Pour moi, toutes les femmes sont finalement très semblables, car nous avons besoin de la même chose: que la société ne nous dégrade pas mais au contraire nous aide à trouver une place pour que nous puissions nous épanouir. Tout le monde aura alors à y gagner.

C’était important pour vous de faire ce film?
On a proposé plusieurs fois mon nom comme l’exemple de la femme multi-casquette, jonglant entre carrière et vie familiale. Alors je me suis dit que si ce documentaire pouvait aider d’autres femmes, il fallait le faire. J’ai aussi beaucoup aimé l’idée de ce film-puzzle qui montrait plusieurs facettes de la femme. En le voyant, cela m’a fait penser aux nombreuses faces d’un diamant. J’ai d’ailleurs été bouleversée lors du visionnage. Les cinq autres femmes sont formidables. Et ce film, avec beaucoup de pudeur et un peu d’humour, fera avancer les choses, je pense.

Comment jugez-vous la place de la femme en Suisse en 2021?
La Suisse a fait beaucoup de progrès mais il reste encore beaucoup à faire pour que la femme soit l’égale de l’homme. Je souhaite d’ailleurs qu’elle soit à ses côtés et non devant ou dessus. Quand j’entends des femmes qui, dans un cas extrême, ne veulent plus lire d’ouvrages écrits par des hommes, je trouve cela un non-sens. Ce n’est pas la société que je veux.

Êtes-vous optimiste?
Oui, je pense toutefois que nous allons dans la bonne direction. Beaucoup d’hommes progressistes s’engagent auprès des femmes courageuses qui osent briser les tabous. Et quand je discute avec mes étudiants, je vois qu’ils sont sensibilisés à la question et je ressens dans la nouvelle génération beaucoup de respect.

Le Pour-cent culturel aime le cinéma

Durant dix ans, le Pour-cent culturel Migros a soutenu le cinéma en organisant un concours de films documentaires qui, en collaboration avec la SRG SSR, était doté de 480’000 francs.

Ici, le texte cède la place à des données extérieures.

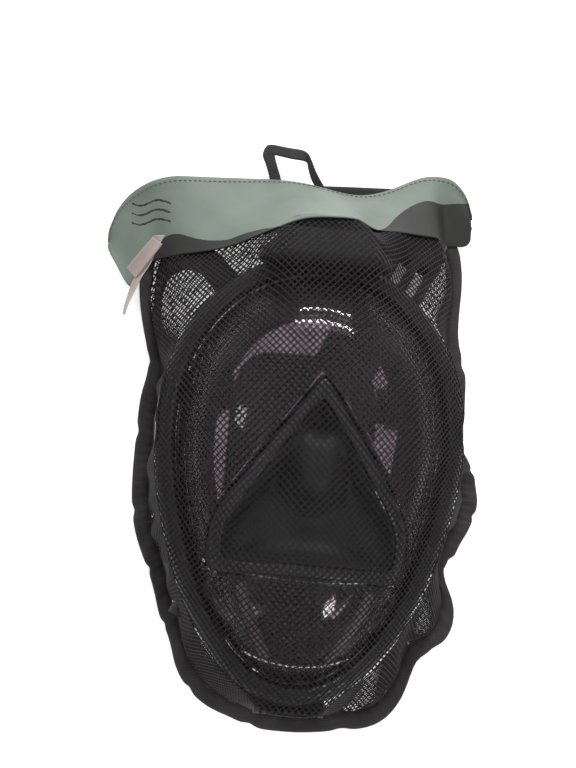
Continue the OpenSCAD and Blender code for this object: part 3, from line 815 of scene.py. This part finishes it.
def stitches(name, path, normals, length, space, radius, material):
    """Short threads laid along a path, each a six-sided bead pinched at its ends."""
    path = np.asarray(path, float)
    gaps = np.linalg.norm(np.diff(path, axis=0), axis=1)
    along = np.concatenate([[0], np.cumsum(gaps)])
    starts = np.arange(space, along[-1] - length, length + space)
    verts, faces = [], []
    for s in starts:
        places = [s + f * length for f in (0, 0.3, 0.7, 1)]
        ends = [np.array([np.interp(p, along, path[:, k]) for k in range(3)]) for p in places]
        up = np.array([np.interp(s, along, normals[:, k]) for k in range(3)])
        way = ends[3] - ends[0]
        way /= np.linalg.norm(way) + 1e-9
        side = np.cross(way, up)
        base = len(verts)
        for point, size, rise in zip(ends, (0.35, 1, 1, 0.35), (0.0, 0.8, 0.8, 0.0)):
            for a in range(6):
                angle = a * pi / 3
                round_it = cos(angle) * side + sin(angle) * up
                verts.append(point + up * rise * radius + radius * size * round_it)
        for ring in range(3):
            for a in range(6):
                b, low = (a + 1) % 6, base + ring * 6
                faces.append([low + a, low + b, low + 6 + b, low + 6 + a])
        faces.append([base + a for a in reversed(range(6))])
        faces.append([base + 18 + a for a in range(6)])
    piece(name, at_mask(verts), faces, material)


def catmull(points, at):
    """Points on the smooth curve through points, at the given places along it."""
    padded = np.concatenate([[2 * points[0] - points[1]], points, [2 * points[-1] - points[-2]]])
    k = np.clip(np.floor(at).astype(int), 0, len(points) - 2)
    f = (at - k)[:, None]
    p0, p1, p2, p3 = (padded[k + i] for i in range(4))
    return 0.5 * (2 * p1 + (p2 - p0) * f + (2 * p0 - 5 * p1 + 4 * p2 - p3) * f**2
                  + (3 * p1 - p0 - 3 * p2 + p3) * f**3)


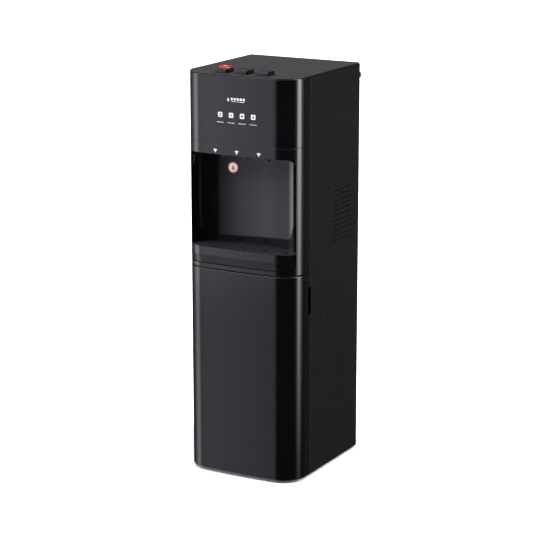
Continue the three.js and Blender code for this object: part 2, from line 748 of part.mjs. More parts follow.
function probeCap() {
  const z0 = PROBE_Z1 + FIT;
  const neck = CAP_R - 10;
  const profile = [
    [0, z0],
    [CAP_R, z0],
    [CAP_R, z0 + CAP_H / 2],
    [neck, z0 + CAP_H - 10],
    [neck, z0 + CAP_H],
    [0, z0 + CAP_H],
  ];
  return mesh('probe_cap', turned(profile, PROBE_X, PROBE_Y), CLEAR_WHITE);
}

function probeHose() {
  const z0 = PROBE_Z1 + FIT + CAP_H + FIT;
  const z1 = DECK_Z1 - BASE_T - FIT;
  return mesh('probe_hose', rod(PROBE_X, PROBE_Y, 5, z0, z1, 12), CLEAR_WHITE);
}

function probeHanger() {
  const z1 = PROBE_Z1 - 1;
  const fork = block(PROBE_X - 14, PROBE_X + 14, PROBE_Y - 10, REAR_PANEL_Y - FIT, z1 - 4, z1);
  const slot = block(PROBE_X - PROBE_R - SLIDE, PROBE_X + PROBE_R + SLIDE,
    PROBE_Y - 11, PROBE_Y + PROBE_R + SLIDE, z1 - 5, z1 + 1);
  return mesh('probe_hanger', fork.subtract(slot), SATIN_BLACK);
}

// Works
function waterPump() {
  const z0 = DECK_Z1 + FIT;
  const x = -(HALF_W - PUMP_IN);
  const y = REAR_PANEL_Y - 59;
  const [w, d, h] = PUMP_SIZE;
  const pump = block(x - w / 2, x + w / 2, y - d / 2, y + d / 2, z0, z0 + h)
    .add(rod(x, y, d / 2 - 4, z0 + h - 2, z0 + h + 20))
    .add(rodBack(x + 14, z0 + h / 2, 5, y - d / 2 - 22, y - d / 2 + 3, 12));
  return mesh('water_pump', pump, SATIN_BLACK);
}

// A pot on a plate with four rubber-footed corners, with its relay cover in front
function compressor() {
  const x = HOT_X - COMPRESSOR_LEFT;
  const y = TANK_Y + 4;
  const z0 = DECK_Z1 + FIT;
  const r = COMPRESSOR_R;
  const potZ = z0 + 6;
  const top = potZ + COMPRESSOR_H;
  const profile = [
    [0, potZ],
    [r - 10, potZ],
    [r - 2, potZ + 24],
    [r, potZ + 74],
    [r - 2, top - 30],
    [r - 16, top - 8],
    [r - 34, top],
    [STUB_R, top],
    [STUB_R, top + 12],
    [STUB_R - 1, top + 12],
    [STUB_R - 1, top - POT_WALL],
    [r - 34 - POT_WALL, top - POT_WALL],
    [r - POT_WALL, top - 30 - POT_WALL],
    [r - POT_WALL, potZ + 24 + POT_WALL],
    [r - 10 - POT_WALL, potZ + POT_WALL],
    [0, potZ + POT_WALL],
  ];
  const halfW = COMPRESSOR_PLATE[0] / 2;
  const halfD = COMPRESSOR_PLATE[1] / 2;
  let unit = turned(profile, x, y)
    .add(block(x - halfW, x + halfW, y - halfD, y + halfD, potZ - 2, potZ + 2))
    .add(block(x - 18, x + 18, y - r - 18, y - r + 4, z0 + 50, z0 + 95));
  for (const dx of [10 - halfW, halfW - 10]) {
    for (const dy of [10 - halfD, halfD - 10]) unit = unit.add(rod(x + dx, y + dy, 9, z0, potZ, 12));
  }
  return mesh('compressor', unit, PAINTED_STEEL);
}

function filterDrier() {
  const z0 = DECK_Z1 + 14;
  const z1 = z0 + DRIER_H;
  const r = DRIER_R;
  const profile = [[0, z0], [r / 3, z0], [r, z0 + 12], [r, z1 - 12], [r / 3, z1], [0, z1]];
  return mesh('filter_drier', turned(profile, HOT_X - DRIER_LEFT, REAR_PANEL_Y - 24, 12), COPPER);
}

function tankShelf() {
  const half = HALF_W - SHEET - FIT;
  const y0 = FRONT_Y + NICHE_DEPTH + 30;
  const shelf = block(-half, half, y0, REAR_PANEL_Y - FIT, SHELF_Z, SHELF_Z + BASE_T);
  return mesh('tank_shelf', shelf, ZINC_STEEL);
}

function tank(name, x, r, material) {
  const z0 = SHELF_Z + BASE_T + FIT + JACKET_FLOOR + FIT;
  const z1 = z0 + TANK_H;
  const bore = NECK_R - TANK_WALL;
  const profile = [
    [0, z0],
    [r, z0],
    [r, z1],
    [r - 8, z1 + 7],
    [NECK_R, z1 + 10],
    [NECK_R, z1 + 24],
    [bore, z1 + 24],
    [bore, z1 + 10 - TANK_WALL],
    [r - 9, z1 + 7 - TANK_WALL],
    [r - TANK_WALL, z1 - 1],
    [r - TANK_WALL, z0 + TANK_WALL],
    [0, z0 + TANK_WALL],
  ];
  return mesh(name, turned(profile, x, TANK_Y, 28), material);
}

function tankJacket(name, x, outer, inner) {
  const z0 = SHELF_Z + BASE_T + FIT;
  const floor = z0 + JACKET_FLOOR;
  const z1 = floor + TANK_H - JACKET_LOW;
  const bore = inner + 0.4;
  const profile = [[0, z0], [outer, z0], [outer, z1], [bore, z1], [bore, floor], [0, floor]];
  return mesh(name, turned(profile, x, TANK_Y, 28), FOAM);
}

// A round tube along points that lie in a plane across Y
function planeTube(points, y, r, sides) {
  const positions = [];
  points.forEach(([x, z], i) => {
    const [x0, z0] = points[Math.max(i - 1, 0)];
    const [x1, z1] = points[Math.min(i + 1, points.length - 1)];
    const along = Math.atan2(z1 - z0, x1 - x0);
    for (let k = 0; k < sides; k += 1) {
      const angle = 2 * Math.PI * k / sides;
      const out = r * Math.cos(angle);
      positions.push(x - out * Math.sin(along), y + r * Math.sin(angle), z + out * Math.cos(along));
    }
  });
  const index = [];
  for (let i = 0; i < points.length - 1; i += 1) {
    for (let k = 0; k < sides; k += 1) {
      const a = i * sides + k;
      const b = i * sides + (k + 1) % sides;
      index.push(a, a + sides, b + sides, a, b + sides, b);
    }
  }
  const last = (points.length - 1) * sides;
  for (let k = 1; k < sides - 1; k += 1) index.push(0, k, k + 1, last, last + k + 1, last + k);
  return new wasm.Manifold(new wasm.Mesh({
    numProp: 3,
    vertProperties: new Float32Array(positions),
    triVerts: new Uint32Array(index),
  }));
}

// Serpentine tube with return bends, on two upright straps
function condenser() {
  const y = FITTING_Y + 8;
  const bendR = COIL_PITCH / 2;
  const points = [];
  for (let i = 0; i < COIL_RUNS; i += 1) {
    const z = COIL_Z0 + i * COIL_PITCH;
    const side = i % 2 === 0 ? 1 : -1;
    points.push([-side * COIL_HALF, z], [side * COIL_HALF, z]);
    for (let k = 1; k < ARC_STEPS && i < COIL_RUNS - 1; k += 1) {
      const angle = Math.PI * (k / ARC_STEPS - 0.5);
      points.push([side * (COIL_HALF + bendR * Math.cos(angle)), z + bendR + bendR * Math.sin(angle)]);
    }
  }
  let coil = planeTube(points, y, COIL_R, 8);
  const top = COIL_Z0 + (COIL_RUNS - 1) * COIL_PITCH;
  const half = STRAP_W / 2;
  for (const x of [-STRAP_X, STRAP_X]) {
    coil = coil.add(block(x - half, x + half, FITTING_Y, y - 1, COIL_Z0 - 10, top + 10));
  }
  return mesh('condenser', coil, PAINTED_STEEL);
}

// Rear fittings: a block of the given size centred on the socket height, grown by more all round
function panelBlock(x, [w, h], more, y0, y1) {
  const halfW = w / 2 + more;
  const halfH = h / 2 + more;
  return block(x - halfW, x + halfW, y0, y1, SOCKET_Z - halfH, SOCKET_Z + halfH);
}

// A box let into the rear panel, with a rim outside it
function rimmedBox(x, size) {
  return panelBlock(x, size, RIM_LAP, FITTING_Y, FITTING_Y + RIM_T)
    .add(panelBlock(x, size, 0, FITTING_Y - size[2], FITTING_Y + RIM_T / 2));
}

function powerInlet() {
  const hole = panelBlock(INLET_X, INLET_HOLE, 0, FITTING_Y - INLET_HOLE[2], FITTING_Y + RIM_T + 1);
  return mesh('power_inlet', rimmedBox(INLET_X, INLET_SIZE).subtract(hole), SATIN_BLACK);
}

function switchHousing() {
  let housing = rimmedBox(SWITCH_X, SWITCH_SIZE);
  for (const side of [-1, 1]) {
    const pocket = [ROCKER_W + 2 * SLIDE, ROCKER_H + 4.8];
    const x = SWITCH_X + side * SWITCH_PITCH / 2;
    const pass = panelBlock(x, pocket, 0, FITTING_Y - SWITCH_SIZE[2] - 1, FITTING_Y + RIM_T + 1);
    housing = housing.subtract(pass);
  }
  return mesh('switch_housing', housing, SATIN_BLACK);
}

// A rocker with its lower end pressed in, about its axis
function rockerSwitch(name, side, material) {
  const reach = ROCKER_H / 2;
  const profile = polygon([[-4, -reach], [3.4, -reach - 0.6], [2.2, 0], [4.8, reach], [-4, reach]]);
  const made = mesh(name, acrossWidth(profile, -ROCKER_W / 2, ROCKER_W / 2), material);
  made.position.set(SWITCH_X + side * SWITCH_PITCH / 2, FITTING_Y, SOCKET_Z);
  return made;
}

function drainPlug() {
  const plug = rodBack(HOT_X, SOCKET_Z, 2 * PLUG_R, FITTING_Y, FITTING_Y + 9, 12)
    .add(rodBack(HOT_X, SOCKET_Z, PLUG_R, FITTING_Y - 12, FITTING_Y + 1));
  return mesh('drain_plug', plug, SATIN_BLACK);
}

function group(...children) {
  const made = new THREE.Group();
  made.add(...children);
  return made;
}

const cabinet = group(
  basePlate(),
  foot('foot_front_left', -FOOT_X, FOOT_FRONT_Y),
  foot('foot_front_right', FOOT_X, FOOT_FRONT_Y),
  foot('foot_rear_left', -FOOT_X, FOOT_REAR_Y),
  foot('foot_rear_right', FOOT_X, FOOT_REAR_Y),
  sidePanel('left_side_panel', -1),
  sidePanel('right_side_panel', 1),
  rearPanel(),
  topCover(),
  rearSpacer('rear_spacer_left', -1),
  rearSpacer('rear_spacer_right', 1),
);

const head = group(
  controlFacia(),
  ...Array.from({ length: LENS_COUNT }, (_, i) => indicatorLens(i)),
  controlBoard(),
  buttonBoard(),
  button('hot_button', -1, buttonCap().subtract(lockRecess())),
  button('room_button', 0, buttonCap()),
  button('cold_button', 1, buttonCap()),
  hotLockSlider(),
  buttonSpring('hot_button_spring', -1),
  buttonSpring('room_button_spring', 0),
  buttonSpring('cold_button_spring', 1),
  nozzle('hot_nozzle', -1),
  nozzle('room_nozzle', 0),
  nozzle('cold_nozzle', 1),
  valve('hot_valve', -1),
  valve('room_valve', 0),
  valve('cold_valve', 1),
);

const niche = group(nicheSurround(), nicheLiner(), dripTray(), dripGrille());

const door = group(
  doorShell(),
  doorLiner(),
  doorMagnet(),
  hingePin('hinge_pin_lower', PANEL_Z0, DOOR_Z0 + 9),
  hingePin('hinge_pin_upper', RAIL_Z0 - FIT, DOOR_Z1 - 9),
);

const bay = group(bottleRest(), middleDeck(), probeTube(), probeCap(), probeHose(), probeHanger());

const works = group(
  waterPump(),
  compressor(),
  filterDrier(),
  tankShelf(),
  tank('cold_tank', COLD_X, COLD_TANK_R, STAINLESS),
  tankJacket('cold_tank_jacket', COLD_X, COLD_JACKET_R, COLD_TANK_R),
  tank('hot_tank', HOT_X, HOT_TANK_R, STAINLESS),
  tankJacket('hot_tank_jacket', HOT_X, HOT_JACKET_R, HOT_TANK_R),
  condenser(),
);

const rear = group(
  powerInlet(),
  switchHousing(),
  rockerSwitch('heat_switch', -1, RED),
  rockerSwitch('cool_switch', 1, SATIN_BLACK),
  drainPlug(),
);

const dispenser = group(cabinet, head, niche, door, bay, works, rear);

export default dispenser;
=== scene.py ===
import json
import math

import bmesh
import bpy
import numpy as np
from mathutils import Matrix, Vector


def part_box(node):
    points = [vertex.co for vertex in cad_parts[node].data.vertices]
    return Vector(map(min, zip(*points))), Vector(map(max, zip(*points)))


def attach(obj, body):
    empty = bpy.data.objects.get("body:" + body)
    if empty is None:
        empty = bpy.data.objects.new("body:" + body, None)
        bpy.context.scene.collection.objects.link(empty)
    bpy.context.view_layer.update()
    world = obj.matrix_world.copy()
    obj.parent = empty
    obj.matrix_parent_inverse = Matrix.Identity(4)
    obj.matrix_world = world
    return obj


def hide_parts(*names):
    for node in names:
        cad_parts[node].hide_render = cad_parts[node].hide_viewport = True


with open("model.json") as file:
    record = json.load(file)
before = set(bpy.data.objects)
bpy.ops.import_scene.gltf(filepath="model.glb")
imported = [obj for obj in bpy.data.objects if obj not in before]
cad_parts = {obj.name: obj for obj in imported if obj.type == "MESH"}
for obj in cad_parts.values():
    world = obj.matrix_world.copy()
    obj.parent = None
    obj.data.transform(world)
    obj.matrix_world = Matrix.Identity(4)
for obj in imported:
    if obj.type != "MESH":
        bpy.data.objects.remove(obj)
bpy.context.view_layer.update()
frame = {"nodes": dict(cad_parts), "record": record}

# A floor-standing water dispenser that is loaded from below. Lengths here are millimetres, turned to
# metres as a mesh is made. X is to the right, -Y is the front and Z is up.
MM = 0.001
DEG = math.pi / 180

# Sizes of the design that a node's box doesn't give
CORNER_R = 60      # plan radius of the two front corners
FRONT_R = 1700     # plan radius of the bowed front
WALL = 2.5         # moulded wall
SHEET = 1.0        # folded steel sheet
FIT = 0.3
OPEN_R = 22        # corners of the niche opening, seen from the front
NICHE_CORNER_R = 60
NICHE_BACK_R = 600
APRON_SET = 1      # the apron sits this far behind the front surface
APRON_T = 3.2
TAP_PITCH = 62
SLOT_Z = (434, 506.5)    # finger slot at the door's free edge
SLOT_W = 14.7
SLOT_AHEAD = 8
DRAIN = (9, 6)           # half length and half width of an oval drain in the grille
DRAIN_AHEAD = 6
FINGER_X = 117.9         # finger hole in the grille
CAP_Z0 = 1026            # lower edge of a button's cap
POCKET_R = 7.2           # spring pocket in a button
STEM_R = 3.5
SPRING_TURNS = 4
SPRING_WIRE_R = 0.6
COIL_R = 2.4
COIL_PITCH = 38
COIL_RUNS = 9
STRAP_X = 80
STRAP_W = 10
STRAP_PAST = 10          # the straps run this far past the condenser's end runs
WIRE_COUNT = 32
WIRE_R = 0.7
LOUVRE_COUNT = 11
LOUVRE_Z0 = 596
LOUVRE_PITCH = 13
LOUVRE_Y = (29, 131)
BLADE_IN = 4             # a louvre's blade rises this far in behind its slot
BUTTON_TOP = 4.5         # thickness of a button's top over its spring pocket
BUTTON_TRAVEL = 5
RIM_R = 0.8              # bead round the niche opening, how far out from its edge it runs, and how
RIM_OUT = 1.3            # far under the tray's top it ends
RIM_UNDER = 12
STICKER = (-TAP_PITCH, 790)    # X and Z of the round sticker on the niche's back
DOT_DROP = 10.6          # status dots and label rules under the middle of the lenses
RULE_DROP = 19
MARK_Z = 981             # generic mark: a drop and a row of blocks over a rule
ARROW_Z = 852            # arrows over the taps


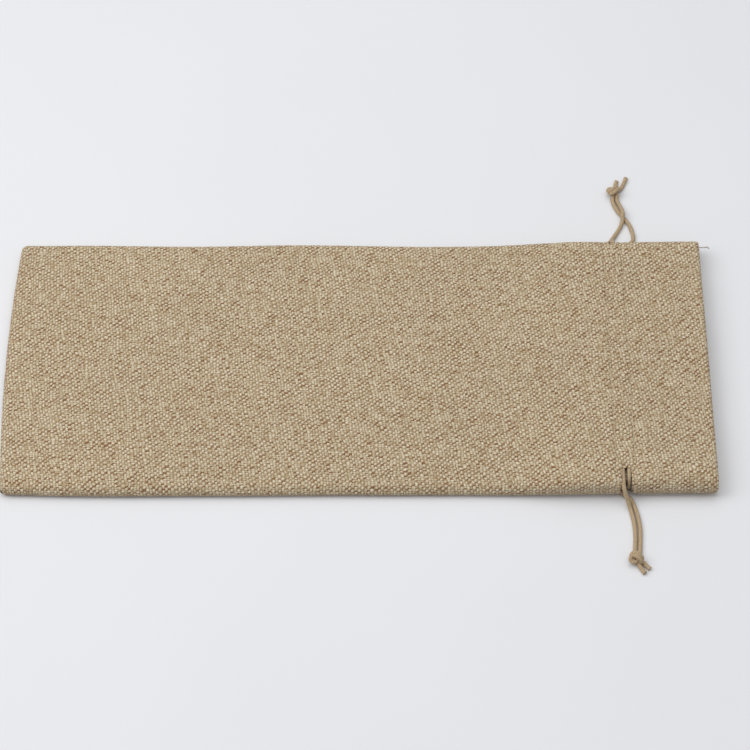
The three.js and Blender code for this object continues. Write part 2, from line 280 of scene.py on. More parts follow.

Cette somme a été allouée chaque année et a permis la réalisation de dix documentaires, dont le plusieurs fois primé «Zum Beispiel Suberg».

En 2020, le Pour-cent culturel Migros a réorienté son soutien en lançant le Story Lab, un laboratoire ouvert à tous les formats narratifs audiovisuels: séries, jeux vidéos, réalité virtuelle et bien sûr longs métrages.